Thanks to those who I follow on Twitter, I was inspired to share these thoughts. The real inspiration was located in the resources individuals tweeted out. The tweets shared powerful links, that in their own way, challenges traditional academic structures and the expectations placed on students.

To be brief, do we create an environment where game-changing ideas are nurtured? I find it difficult to think that subtle changes to the system will result in academic environments where creativity and innovation is fostered and learners are compelled to be problem-solvers and pose questions to problems that need to be addressed.

Even while writing, I am reflecting on the two links.

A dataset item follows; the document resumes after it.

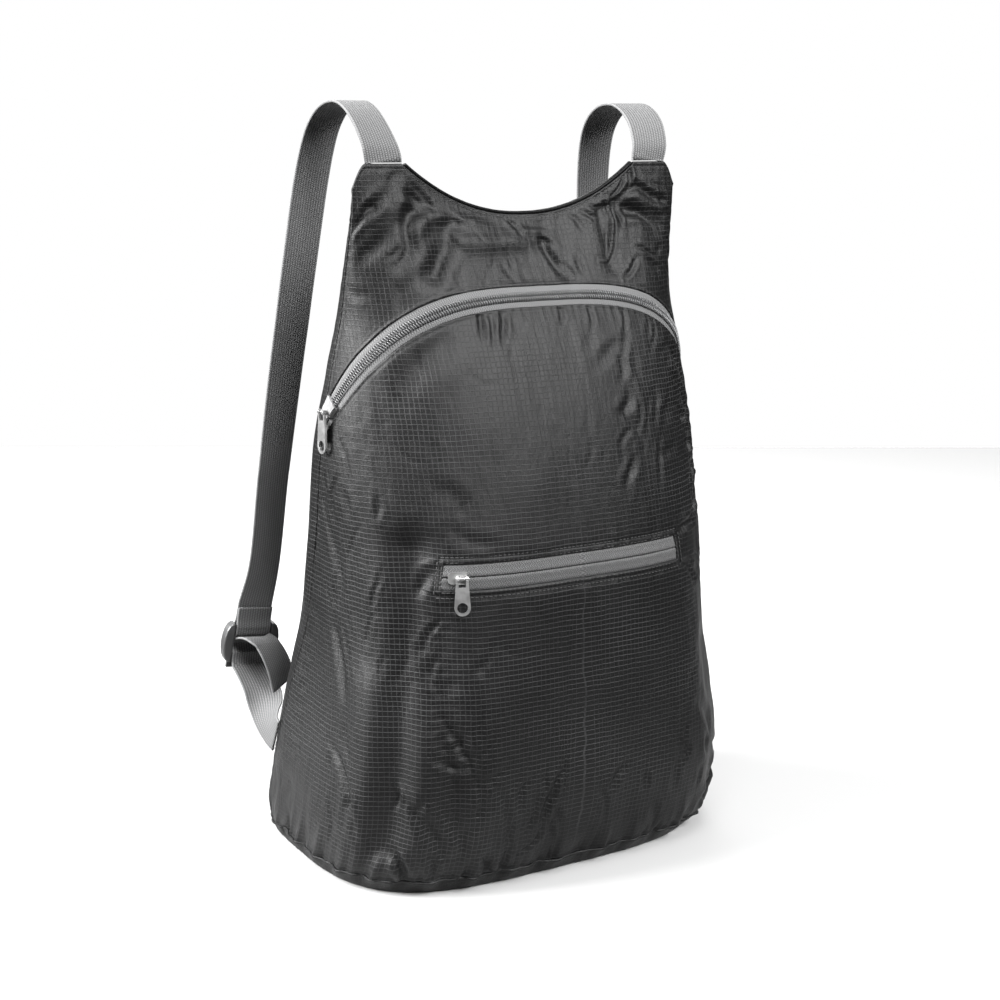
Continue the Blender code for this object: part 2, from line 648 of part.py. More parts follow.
def buckle(side, mirror):
    """Ladder lock: two rounded ears, three bars across the webbing and a thumb lip."""
    finish = buckle_plastic()
    name = "buckle_" + side
    ears = []
    for end in (-1, 1):
        outline = [(end * (EAR_START + across), up) for across, up in EAR_OUTLINE]
        rings = [np.array([(x, out, z) for x, z in outline]) for out in (-BUCKLE_THICK / 2, BUCKLE_THICK / 2)]
        ear = loft(name + "_ear" + str(end), np.stack(rings), finish)
        round_off = ear.modifiers.new("rounding", "BEVEL")
        round_off.width = 0.9 * MM
        round_off.segments = 2
        round_off.angle_limit = math.radians(50)
        ears.append(ear)
    body = ears[0]
    body.name = name
    parts = [ears[1]]
    for index, (up, tall, thick) in enumerate((BAR_TOP, BAR_MIDDLE, BAR_LOW)):
        size = (2 * BAR_HALF, thick, tall)
        parts.append(rounded_box(name + "_bar_" + str(index), size, (0, 0, up), 0.0, finish))
    up, tall, thick, out = LIP
    parts.append(rounded_box(name + "_lip", (2 * BAR_HALF, thick, tall), (0, -out, up), 0.0, finish))
    combine(body, "UNION", *parts)
    flip = np.array((mirror, 1.0, 1.0))
    place([body] + parts, BUCKLE_CENTRE * flip, BUCKLE_ACROSS * mirror * flip, BUCKLE_OUT * flip)
    return body


def slider(name, length, wide_end, narrow_end, floor, thick, channel):
    """Zip slider lying in its own axes: X along the chain, -Y out of the cloth.

    floor is the height of its plate above the cloth, channel the half width left for the chain.
    """
    finish = slider_metal()
    half = length / 2
    outline = ((-half, -narrow_end), (-half + 1.6, -narrow_end - 0.9), (half, -wide_end), (half, wide_end),
               (-half + 1.6, narrow_end + 0.9), (-half, narrow_end))
    rings = [np.array([(x, -lift, z) for x, z in outline]) for lift in (floor, floor + thick)]
    body = loft(name, np.stack(rings), finish)
    parts = []
    if channel:
        for side in (-1, 1):
            size = (length - 3.4, floor + 0.55 * thick, 1.1)
            middle = (0.6, -(floor + 0.55 * thick) / 2, side * (channel + 0.55))
            parts.append(rounded_box(name + "_flange" + str(side), size, middle, 0.0, finish))
    return body, parts, finish


def bail(name, base_height, pin_height, finish):
    """Post and cross pin of a slider, in the pull's axes: X along the pin, the pin at the origin."""
    rise = pin_height - base_height
    post_size = (POST_WIDTH, rise + 0.5, 2.4)
    post = rounded_box(name + "_post", post_size, (0, rise / 2 + 0.25, 0), 0.0, finish)
    pin = cylinder(name + "_pin", PIN_RADIUS, PIN_LENGTH, (0, 0, 0), (1, 0, 0), finish, 12)
    return [post, pin]


def pull(name, length):
    """Pull tab with two eyes round the bail's pin, hanging down from the origin."""
    finish = slider_metal()
    top, end = PULL_TOP_WIDTH / 2, PULL_END_WIDTH / 2
    drop = length - end
    turns = np.linspace(math.pi, 2 * math.pi, 13)
    rounded = [(end * math.cos(turn), -drop + end * math.sin(turn)) for turn in turns]
    outline = [(top, -0.2), (-top, -0.2)] + rounded
    half = PULL_THICK / 2
    rings = [np.array([(x, y, z) for x, z in outline]) for y in (-half, half)]
    body = loft(name, np.stack(rings), finish)
    eyes = [cylinder(name + "_eye" + str(side), EYE_RADIUS, EYE_WIDTH, (side * ARM_MIDDLE, 0, 0),
                     (1, 0, 0), finish) for side in (-1, 1)]
    window_width = 2 * (ARM_MIDDLE - EYE_WIDTH / 2)
    cuts = [rounded_box(name + "_window", (window_width, 6, 7.4), (0, 0, -1.1), 0.0, finish),
            cylinder(name + "_bore", EYE_BORE, 12, (0, 0, 0), (1, 0, 0), finish),
            cylinder(name + "_hole", PULL_HOLE, 6, (0, 0, -drop), (0, 1, 0), finish, 20)]
    combine(body, "UNION", *eyes)
    combine(body, "DIFFERENCE", *cuts)
    return body, eyes + cuts


def skin_frame(x, z):
    """Point of the front skin at x and z, its outward normal and its level direction."""
    height = height_at(np.array([x]), np.array([z]))
    u = u_at([x], height)
    here = skin(u, height)[0]
    level = skin(u + 0.01, height)[0] - skin(u - 0.01, height)[0]
    upwards = skin(u, height + 3)[0] - skin(u, height - 3)[0]
    normal = np.cross(level, upwards)
    normal /= np.linalg.norm(normal)
    level /= np.linalg.norm(level)
    return here, normal, level


def main_slider_and_pull(arch):
    """Slider at the left foot of the main zip; its pull hangs down along the cloth."""
    u, height = arch(0.0)
    left = u < 0.5
    start = np.interp(MAIN_SLIDER_HEIGHT, height[left], u[left])
    around = np.array([start - 0.010, start, start + 0.010])
    line = skin(around, np.interp(around, u, height))
    chain = line[2] - line[0]
    chain /= np.linalg.norm(chain)
    here, normal, level = skin_frame(line[1][0], line[1][2])
    floor = -CHAIN_DEPTH[0] + GAP
    thick = 1.1
    body, parts, finish = slider("main_slider", 10.6, 4.7, 2.9, floor, thick, CHAIN_HALF + 0.45)
    seat_slider(body, parts, here, chain, normal)
    pin_height = floor + thick + GAP + 0.05 + EYE_RADIUS
    seat = here + MAIN_PULL_OFFSET * chain
    hang(body, "main", seat, normal, level, floor + thick, pin_height, finish, MAIN_PULL_LENGTH, lean=6.0)


def pocket_slider_and_pull():
    """Slider at the left end of the pocket zip, with its bail off to the right."""
    middle = (POCKET_LOW + POCKET_HIGH) / 2
    here, normal, level = skin_frame(POCKET_SLIDER_X, middle)
    floor = -TAPE_DEPTH[0] + GAP
    thick = 1.5
    body, parts, finish = slider("pocket_slider", 10.0, 3.4, 2.2, floor, thick, 0.0)
    seat_slider(body, parts, here, level, normal)
    pin_height = floor + thick + GAP + 0.05 + EYE_RADIUS
    seat = here + POCKET_PULL_OFFSET * level
    hang(body, "pocket", seat, normal, level, floor + thick, pin_height, finish, POCKET_PULL_LENGTH,
         lean=2.5)


def seat_slider(body, parts, here, chain, normal):
    """Seat a slider on the zip and join its flanges to it."""
    place([body] + parts, here, chain, normal)
    combine(body, "UNION", *parts)


def hang(body, name, seat, normal, level, base_height, pin_height, finish, length, lean):
    """Give a slider its bail, and hang the pull on the bail's pin with the pin level."""
    axis_place = seat + pin_height * normal
    bail_parts = bail(name + "_bail", base_height, pin_height, finish)
    place(bail_parts, axis_place, level, normal)
    combine(body, "UNION", *bail_parts)
    tab, tools = pull(name + "_pull", length)
    tilt = math.radians(lean)
    down = np.cross(normal, level)
    down = down if down[2] < 0 else -down
    out = normal * math.cos(tilt) + down * math.sin(tilt)
    place([tab] + tools, axis_place, level, out)


def build():
    """Model the whole bag."""
    for old in list(bpy.data.objects):
        bpy.data.objects.remove(old, do_unlink=True)
    arches = {offset: arch_curve(offset) for offset in
              (-TAPE_HALF, TAPE_HALF, -TAPE_HALF + GAP, TAPE_HALF - GAP, -GAP, GAP,
               -CHAIN_HALF, CHAIN_HALF, 0.0)}
    arch = arches.get
    u, first, last = front_columns()
    front_panel(u, first, last, arch)
    front_yoke(u, arch)
    back_panel(arch)
    base_panel(u)
    neck_binding()
    tape_low = np.interp(u, *arch(-TAPE_HALF + GAP))
    tape_high = np.interp(u, *arch(TAPE_HALF - GAP))
    strip("main_zip_tape_lower", u, tape_low, np.interp(u, *arch(-GAP)), TAPE_DEPTH, tape_grey())
    strip("main_zip_tape_upper", u, np.interp(u, *arch(GAP)), tape_high, TAPE_DEPTH, tape_grey())
    chain_low = np.interp(u, *arch(-CHAIN_HALF))
    chain_high = np.interp(u, *arch(CHAIN_HALF))
    strip("main_zip_chain", u, chain_low, chain_high, CHAIN_DEPTH, tape_grey(), rows=2)
    middle = (POCKET_LOW + POCKET_HIGH) / 2
    window = u[first:last + 1].copy()
    window[0] += 0.001
    window[-1] -= 0.001
    level = np.ones_like(window)
    strip("pocket_zip_tape_lower", window, (POCKET_LOW + GAP) * level, (middle - GAP / 2) * level,
          TAPE_DEPTH, tape_grey())
    strip("pocket_zip_tape_upper", window, (middle + GAP / 2) * level, (POCKET_HIGH - GAP) * level,
          TAPE_DEPTH, tape_grey())
    main_slider_and_pull(arch)
    pocket_slider_and_pull()
    straps()
    for side, mirror in (("left", 1), ("right", -1)):
        buckle(side, mirror)


build()
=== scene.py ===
# Packable backpack: the looks of a light ripstop bag that stands on its base.
# Lengths are millimetres up to the point where a mesh is made, which is in metres.
# The bag faces -Y, Z is up, and u runs from 0 at the left side seam to 1 at the right one.

import math

import bpy
import numpy as np
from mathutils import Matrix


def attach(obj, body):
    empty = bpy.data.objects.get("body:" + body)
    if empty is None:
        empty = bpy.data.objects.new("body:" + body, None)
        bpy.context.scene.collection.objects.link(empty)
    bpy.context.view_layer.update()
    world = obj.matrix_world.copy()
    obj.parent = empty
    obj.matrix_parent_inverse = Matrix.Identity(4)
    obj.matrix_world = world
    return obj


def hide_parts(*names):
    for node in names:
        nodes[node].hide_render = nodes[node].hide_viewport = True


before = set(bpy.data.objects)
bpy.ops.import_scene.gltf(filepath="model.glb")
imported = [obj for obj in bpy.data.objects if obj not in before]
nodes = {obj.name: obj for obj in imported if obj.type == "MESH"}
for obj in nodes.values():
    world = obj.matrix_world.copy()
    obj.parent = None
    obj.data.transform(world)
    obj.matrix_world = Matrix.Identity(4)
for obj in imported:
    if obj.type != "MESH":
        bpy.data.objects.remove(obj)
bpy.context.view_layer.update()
mm = 0.001
print("frame loaded")


def smoothStep(low, high, value):
    # 0 below low, 1 above high, and the cubic 3t^2 - 2t^3 between them
    t = np.clip((value - low) / (high - low), 0, 1)
    return t * t * (3 - 2 * t)


def unit(vectors):
    return vectors / np.maximum(np.linalg.norm(vectors, axis=-1, keepdims=True), 1e-9)


def latticeNoise(x, y, seed):
    # value noise: random numbers on a unit lattice, joined by the quintic 6t^5 - 15t^4 + 10t^3; -1 to 1
    table = np.random.default_rng(seed).uniform(-1, 1, (64, 64))
    column, row = np.floor(x).astype(int), np.floor(y).astype(int)
    s, t = x - column, y - row
    s, t = s ** 3 * (s * (6 * s - 15) + 10), t ** 3 * (t * (6 * t - 15) + 10)
    a, b = table[row % 64, column % 64], table[row % 64, (column + 1) % 64]
    c, d = table[(row + 1) % 64, column % 64], table[(row + 1) % 64, (column + 1) % 64]
    return (a * (1 - s) + b * s) * (1 - t) + (c * (1 - s) + d * s) * t


def layeredNoise(x, y, seed, layers=3):
    # lattice noise plus finer copies of itself, each twice as fine and half as strong, slightly turned
    total, strength = np.zeros_like(x), 1.0
    for layer in range(layers):
        total = total + strength * latticeNoise(x, y, seed + layer)
        x, y = 2 * (0.92 * x - 0.39 * y) + 5.3, 2 * (0.39 * x + 0.92 * y) + 1.7
        strength *= 0.5
    return total


def curveThrough(points, count=None, dense=24):
    # Catmull-Rom curve through the rows of points; even samples along its length where count is given
    points = np.asarray(points, float)
    ends = np.vstack([2 * points[0] - points[1], points, 2 * points[-1] - points[-2]])
    t = np.linspace(0, 1, dense, endpoint=False)[None, :, None]
    p0, p1, p2, p3 = [ends[k:len(ends) - 3 + k, None, :] for k in range(4)]
    curve = 0.5 * (2 * p1 + (p2 - p0) * t + (2 * p0 - 5 * p1 + 4 * p2 - p3) * t ** 2
                   + (3 * p1 - p0 - 3 * p2 + p3) * t ** 3)
    curve = np.vstack([curve.reshape(-1, points.shape[1]), points[-1:]])
    if count is None:
        return curve
    sums = lengthsAlong(curve[:, :3] if points.shape[1] > 2 else curve)
    even = np.linspace(0, sums[-1], count)
    return np.stack([np.interp(even, sums, column) for column in curve.T], axis=1)


def lengthsAlong(points):
    # length of the path up to each of its points
    return np.concatenate([[0], np.cumsum(np.linalg.norm(np.diff(points, axis=0), axis=1))])


def circle(count):
    # points of a unit circle, as rows of cosine and sine
    turn = np.linspace(0, 2 * math.pi, count, endpoint=False)
    return np.stack([np.cos(turn), np.sin(turn)], axis=-1)


def uvOf(first, second):
    return np.stack(np.broadcast_arrays(first, second), axis=-1).reshape(-1, 2)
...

One was to a Youtube video about creating a school in three hours. The second was from Thomas Friedman in the form of an opinion piece in the New York Times. If you have a 20-30 minutes, I would suggest watching the video and reading the article. I was left thinking about school and expectations. Yes as an administrator I want students to pass state exams, but I would be more concerned that learners have the chance to think about global issues and possible ways to address problems that plague entire communities. Why not run a class where the course is titled “The Earth Is Full” and support the efforts of teachers and students to spend time engaged in analyzing and discussing pressing matters. This is not to say that classes fail to address relevant material, but it is in bits and pieces as opposed to being the foundation of any course, school or national initiative.

I am afraid that lost amidst testing and common standards is that school can be a place where one can think. The time and support is present for an individual to learn and intellectually prosper.

As always curious to see what others think.